I spent a lot of days sitting in a darkened room.  Richard was suffering incapacitating headaches and any amount of light drove him out of his mind.  I honestly can’t remember what was causing them (apart from the cancer); it embarrasses me to admit that I don’t remember that detail, like I wasn’t really doing my best, like I have let down my guard and forgotten something, even something terrible.  But it’s OK to forget some things.
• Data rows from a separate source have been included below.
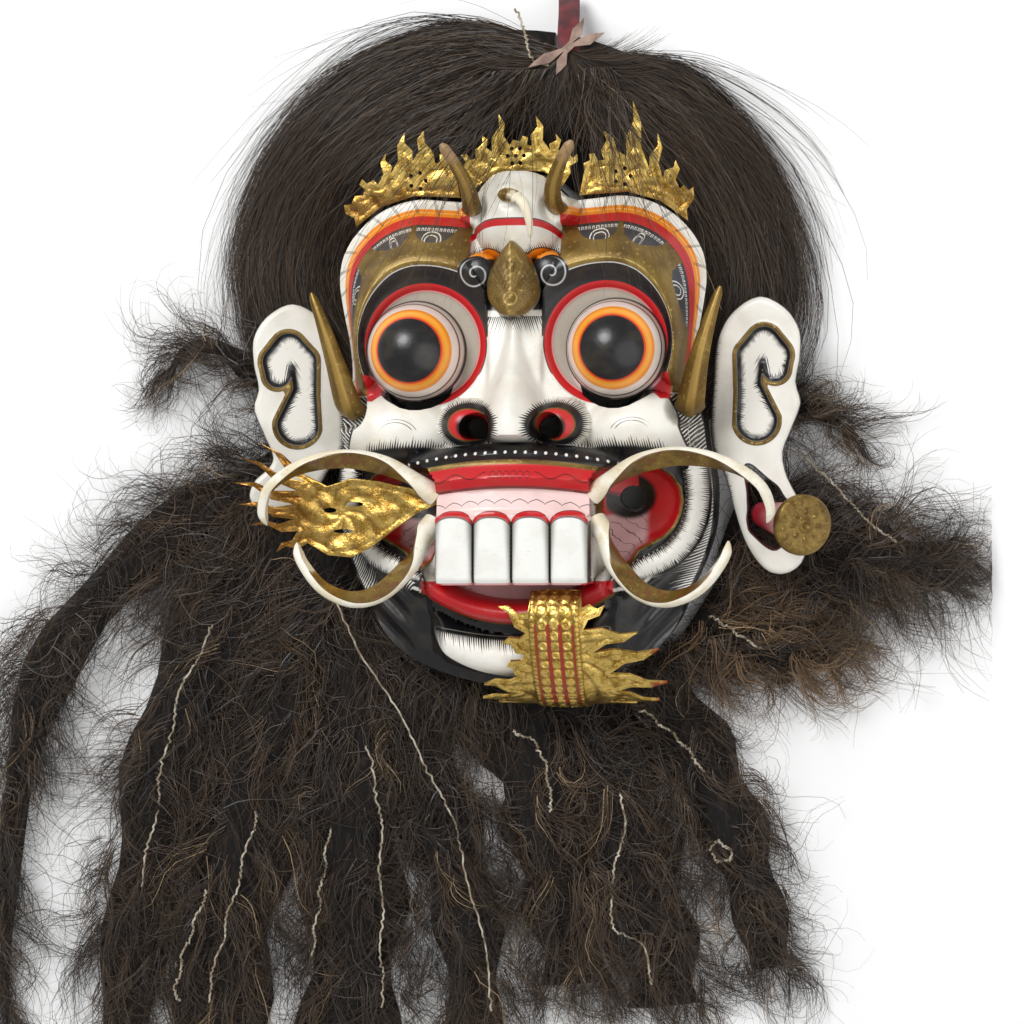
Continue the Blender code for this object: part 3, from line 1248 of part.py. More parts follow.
def build_hair_ties():
    """The red strap at the top of the hair and the pale leaf-shaped lace ends tied to it."""
    hair_top = CROWN_HAIR_Y + CROWN_HAIR_RADIUS
    points = np.array(((0.0330, -0.0410, 0.0500), (0.0320, -0.0210, 0.0450), (0.0310, -0.0030, 0.0290),
                       (0.0290, 0.0120, 0.0100)))
    path = smooth_path(points + (0, hair_top, 0), STRAP_RINGS)
    upward = [np.array((0.0, 0.5, 1.0))] * STRAP_RINGS
    sweep("hair_strap", path, [STRAP_RADIUS] * STRAP_RINGS, 8, RED_LEATHER, upward, squash=STRAP_WIDENING)
    leaf = []
    centre = np.array((LACE_KNOT_X, hair_top - LACE_KNOT_INSET))
    for turn, length in zip(LACE_TURNS, LACE_LENGTHS):
        ahead = np.array((math.cos(turn), math.sin(turn)))
        aside = np.array((-ahead[1], ahead[0]))
        half_way = centre + ahead * length * 0.55
        root = centre + ahead * LACE_ROOT
        leaf += [root - aside * LACE_HALF_WIDTH / 3, half_way - aside * LACE_HALF_WIDTH]
        leaf += [centre + ahead * length, half_way + aside * LACE_HALF_WIDTH, root + aside * LACE_HALF_WIDTH / 3]

    def lying(x, y):
        return np.full(np.shape(x), LACE_HEIGHT)

    leather_plate("lace_ends", leaf, [], lying, LACE_ROOT * 5, material=PALE_LEATHER)


def stand_at_origin():
    """Moves everything so that the origin is at the middle of the underside."""
    pieces = list(bpy.context.scene.collection.objects)
    corners = np.array([tuple(vertex.co) for piece in pieces for vertex in piece.data.vertices])
    middle = (corners.min(axis=0) + corners.max(axis=0)) / 2
    for piece in pieces:
        for vertex in piece.data.vertices:
            vertex.co.x -= middle[0]
            vertex.co.y -= middle[1]


for old in list(bpy.data.objects):
    bpy.data.objects.remove(old)

build_face()
build_ear("ear_left", -1, slotted=False)
build_ear("ear_right", 1, slotted=True)
build_plug()
for end, side in (("left", -1), ("right", 1)):
    build_tusk(f"tusk_upper_{end}", UPPER_TUSK, side)
    build_tusk(f"tusk_lower_{end}", LOWER_TUSK, side)
    build_spike(f"temple_spike_{end}", SPIKE_SEAT, SPIKE_RISE, side, SPIKE_RADIUS, SPIKE_TIP_RADIUS, GILT)
    build_spike(f"horn_{end}", HORN_SEAT, HORN_RISE, side, HORN_RADIUS, HORN_TIP_RADIUS, GILT)
build_spike("forehead_hook", HOOK_SEAT, HOOK_RISE, 1, HOOK_RADIUS, HOOK_TIP_RADIUS, IVORY)
build_crown()
build_cheek_leaf()
build_tongue()
build_locks()
build_crown_hair()
build_hair_ties()
stand_at_origin()
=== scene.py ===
"""A Balinese rangda mask lying on its back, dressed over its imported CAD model."""

import math

import bmesh
import bpy
import numpy as np
from mathutils import Matrix, Vector
from mathutils.geometry import delaunay_2d_cdt
from mathutils.kdtree import KDTree


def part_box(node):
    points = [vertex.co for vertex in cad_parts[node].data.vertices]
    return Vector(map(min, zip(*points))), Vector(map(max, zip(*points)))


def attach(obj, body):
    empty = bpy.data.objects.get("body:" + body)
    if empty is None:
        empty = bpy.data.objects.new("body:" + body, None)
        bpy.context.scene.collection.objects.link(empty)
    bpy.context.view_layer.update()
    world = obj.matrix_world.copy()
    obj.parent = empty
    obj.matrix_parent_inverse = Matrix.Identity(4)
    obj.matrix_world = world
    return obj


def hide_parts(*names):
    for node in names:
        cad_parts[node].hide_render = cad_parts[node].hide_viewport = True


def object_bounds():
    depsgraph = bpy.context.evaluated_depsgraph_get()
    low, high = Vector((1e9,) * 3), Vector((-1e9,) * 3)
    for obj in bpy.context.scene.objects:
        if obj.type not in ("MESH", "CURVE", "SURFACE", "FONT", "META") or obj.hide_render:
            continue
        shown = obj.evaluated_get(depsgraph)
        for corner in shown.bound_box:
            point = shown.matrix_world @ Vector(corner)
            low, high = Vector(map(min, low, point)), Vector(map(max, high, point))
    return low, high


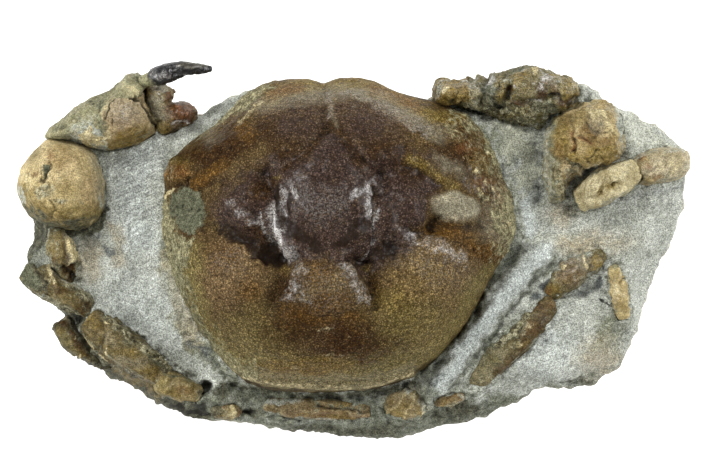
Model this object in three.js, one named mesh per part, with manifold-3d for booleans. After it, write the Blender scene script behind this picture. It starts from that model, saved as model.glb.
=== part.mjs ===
// A fossil crab, back up, in the piece of siltstone that it was found in.
// Millimetres, +Z up. The crab faces +Y, its left side is towards -X, and the stone stands on a
// small flat spot at z = 0. The origin is under the middle of the whole piece, on that spot.
//
// Every fossil piece is a closed solid of its own, set in a pocket of the stone. Two makers shape
// them: a boss, a dome that rises inside a closed outline, and a limb, a bar of oval section
// along a curved path. Both are lofts: closed rings of points, joined one to the next.

import * as THREE from "three";
import { ImprovedNoise } from "three/addons/math/ImprovedNoise.js";
import { mergeVertices } from "three/addons/utils/BufferGeometryUtils.js";
import Module from "manifold-3d";

const wasm = await Module();
wasm.setup();

// ---- Driving dimensions ---------------------------------------------------------------------

const GAP = 0.3; // clear space between a fossil piece and what it is set in or against
const STONE_TOP = 22.5; // general level of the stone's upper surface
const SHELL_DOME = 21; // rise of the back shell above its own margin
const SHELL_MARGIN = 23.5; // height of the back shell's margin
const SHELL_WALL = 3.5; // how far the back shell reaches down below its margin
const MIDLINE = -5.7; // x of the crab's plane of symmetry

// ---- Small maths ----------------------------------------------------------------------------

const perlin = new ImprovedNoise();
const smooth = (low, high, value) => THREE.MathUtils.smoothstep(value, low, high);

// Rough ground: two octaves of noise, about -1 to 1, with lumps `size` across.
function rough(x, y, size, seed) {
  const coarse = perlin.noise(x / size, y / size, seed);
  const fine = perlin.noise((2.1 * x) / size, (2.1 * y) / size, seed + 7.3);
  return coarse + 0.45 * fine;
}

function distanceToPath(x, y, path) {
  let nearest = Infinity;
  for (let i = 1; i < path.length; i++) {
    const [ax, ay] = path[i - 1];
    const [bx, by] = path[i];
    const [dx, dy] = [bx - ax, by - ay];
    const along = ((x - ax) * dx + (y - ay) * dy) / (dx * dx + dy * dy);
    const share = THREE.MathUtils.clamp(along, 0, 1);
    nearest = Math.min(nearest, Math.hypot(x - ax - share * dx, y - ay - share * dy));
  }
  return nearest;
}

// Swellings are soft round hills, creases are soft lines along a path. A negative rise sinks.
function relief(x, y, { swellings = [], creases = [] }) {
  let z = 0;
  for (const { at, size, rise } of swellings)
    z += rise * Math.exp(-(((x - at[0]) / size[0]) ** 2) - ((y - at[1]) / size[1]) ** 2);
  for (const { path, width, rise } of creases)
    z += rise * Math.exp(-((distanceToPath(x, y, path) / width) ** 2));
  return z;
}

// ---- Solids ---------------------------------------------------------------------------------

function solidFrom(positions, triangles) {
  const geometry = new THREE.BufferGeometry();
  geometry.setAttribute("position", new THREE.Float32BufferAttribute(positions, 3));
  geometry.setIndex([...triangles]);
  const merged = mergeVertices(geometry, 1e-4);
  const mesh = new wasm.Mesh({
    numProp: 3,
    vertProperties: merged.attributes.position.array,
    triVerts: new Uint32Array(merged.index.array),
  });
  return new wasm.Manifold(mesh);
}

// Joins closed rings of points, each with as many points as the next. Seen along the loft, from
// its first ring to its last, the rings run clockwise. The first ring is closed by a fan around
// `pole`, and the last by a strip across it, so a long last ring makes a rounded ridge. Each
// four-sided cell is split along its shorter diagonal, which follows ridges and grooves.
function loft(pole, rings) {
  const around = rings[0].length;
  const points = [pole, ...rings.flat()];
  const triangles = [];
  const at = (ring, i) => 1 + ring * around + (i % around);
  const between = (i, j) => points[i].distanceToSquared(points[j]);
  for (let i = 0; i < around; i++) {
    triangles.push(0, at(0, i + 1), at(0, i));
    for (let ring = 1; ring < rings.length; ring++) {
      const [a, b] = [at(ring - 1, i), at(ring - 1, i + 1)];
      const [c, d] = [at(ring, i + 1), at(ring, i)];
      if (between(a, c) <= between(b, d)) triangles.push(a, b, c, a, c, d);
      else triangles.push(a, b, d, b, c, d);
    }
  }
  let left = at(rings.length - 1, 0);
  let right = left + around - 1;
  while (right - left > 1) {
    const goLeft = between(left + 1, right) <= between(left, right - 1);
    triangles.push(left, goLeft ? left + 1 : right - 1, right);
    if (goLeft) left += 1;
    else right -= 1;
  }
  return solidFrom(points.flatMap((point) => point.toArray()), triangles);
}

// `around` points, evenly spaced along the smooth closed curve through the outline's points.
// The outlines below are listed clockwise, so the points are turned round.
function spacedOutline(outline, around) {
  const points = outline.map(([x, y]) => new THREE.Vector3(x, y, 0));
  const curve = new THREE.CatmullRomCurve3(points, true, "centripetal");
  return curve.getSpacedPoints(around).slice(0, around).reverse();
}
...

After about a week of the headaches, they started giving him radiation to his brain and it helped some.  But before that, there was the room.  We were staying at the guest house on the campus at Johns Hopkins and I was taking care of him.  I hung blankets over our one window and didn’t turn on the bathroom light until I was inside.  He wore sunglasses in the dark and tried not to move at all.  I couldn’t touch him or sit on the same bed for fear of jarring his brain around.  I sat in the dark around the clock.  I’ve never felt so helpless and now that I’ve typed that I need to stop and cry for a bit.

Because here’s the other thing that shook loose tonight.  My friend, Catie, shared a quote from Jack Kerouac:

the only people for me are the mad ones, the ones who are mad to live, mad to talk, mad to be saved, desirous of everything at the same time, the ones who never yawn or say a commonplace thing, but burn, burn, burn like fabulous yellow roman candles exploding like spiders across the stars. 

Those misery-filled days in late February?  When I was sitting so still and helpless in that darkened room?  I was reading On the Road.  I had a tiny book light that I kept pointed down the page and I barely cracked the book open so the light wouldn’t escape to bother Richard.  I read it if he slept.  Sometimes I read it under a towel.  When Richard wasn’t able to sleep but he wanted some oblivion, he would ask me to talk, to keep telling stories to distract him from what was happening.  I just kept talking.  I told him all about the book and Neal Cassady and the road trip and everything I could remember about the Beats and San Francisco and….anything.  I talked about hubcaps and chickens and Irish wolfhounds and sewing.  I recalled adventures we had had on our own travels.  Anything that popped into my head (except food, no talking about food, and no making him laugh).  I was mad to talk, mad to be saved, desirous of just one impossible thing.

I read to him from the book.  This man, this fearless man who had taught me how to step out into the world and follow my own star.  I sat across from him as he was dying and read On the Road.

These are the things I remember when the river runs high.